Help, my teen has stopped communicating

Dear Jenny Jackson

My 15-year-old daughter has stopped communicating. Over the past couple of years my chatty, open girl has gradually disappeared. I get one-word answers to questions or that ‘speak to the hand’ kind of attitude – complete with eye-rolling. If I try to talk to her, I can see her eyes glaze over and that makes me just want to try harder and louder, even though I know it’s no good. My worry is, “How do I know what’s going on in her life, if she needs help, or if she’s doing okay?” I don’t even really know whether or not she is happy. Do I keep pushing for information or do I step back and leave her to it? She is capable, doing okay at school and still playing sport, but I feel confused and powerless.

Jenny’s tips

Be assured that you’re not alone. This is a challenge for a lot of parents as their teens move from dependent children to independent adults, and they have to hand over increasing levels of responsibility and freedom to their teenagers. It is entirely appropriate that our teens have a growing need for privacy. However, this needs to be a balance. There’s a place for both privacy and family connections. They’re still working out their own values and identities, developing their abilities to assess situations and make good decisions – things that are so important we can’t just leave them to it. We have a role to play until they leave our house as adults, even then, kids often still ask for their parents’ advice and support. What changes is the amount of support we provide and how we offer it. This is a great time for parents to tune their communication style to ensure it is ‘teen friendly’ and effective.

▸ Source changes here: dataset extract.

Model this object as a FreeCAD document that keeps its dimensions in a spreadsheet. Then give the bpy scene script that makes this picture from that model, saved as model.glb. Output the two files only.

Here are some strategies that work really well for teens and parents –

  • Keep instructions short – no long lectures
  • Ensure your voice is calm and warm. Take the fight or desperation out of it.
  • Use gentle humour when you can to keep the atmosphere light.
  • Talk side-by-side not face-to-face, e.g. in the car, doing dishes or cooking together.
  • Use open-ended questions that require more than yes/no answers. “What do you think of that song?” “What was the trickiest thing about the exam?” “What did you like about the movie?”
  • Acknowledge their successes, improvements and help, but don’t make it a big deal unless it is a big deal. In other words, don’t over-praise.
  • Convey affection and approval with a wink or a hand on a shoulder in passing.
  • Use notes to remind them about chores rather than nag. Notes are great for saying, “Thank you”, “Have a good day,” and generally keeping in touch. Texts are good too.
  • Listen really carefully, focus on what they’re saying (and not on what you want to say), and ask questions to clarify what they mean.
  • Plant seeds or make brief suggestions. “I was thinking about what you were saying the other day and I wonder if this idea would help…”
  • Let them know you have advice if they need or want it. “Let me know if you need help with that. I’m sure we could come up with some ideas.”
  • Reassure them that you think they’ve ‘got a good head on their shoulders’ or they’ve ‘got what it takes’ to make a good decision, but you’re there if they need your help.
  • If you’ve got something tricky to talk about, book it in. “I need to talk to you about your allowance. It doesn’t seem to be working. Can you have a think about it and we’ll catch up after dinner tomorrow, okay?” When you need to make changes to family rules, use expressions such as, “Does that sound fair?” – this makes room for your teen’s input.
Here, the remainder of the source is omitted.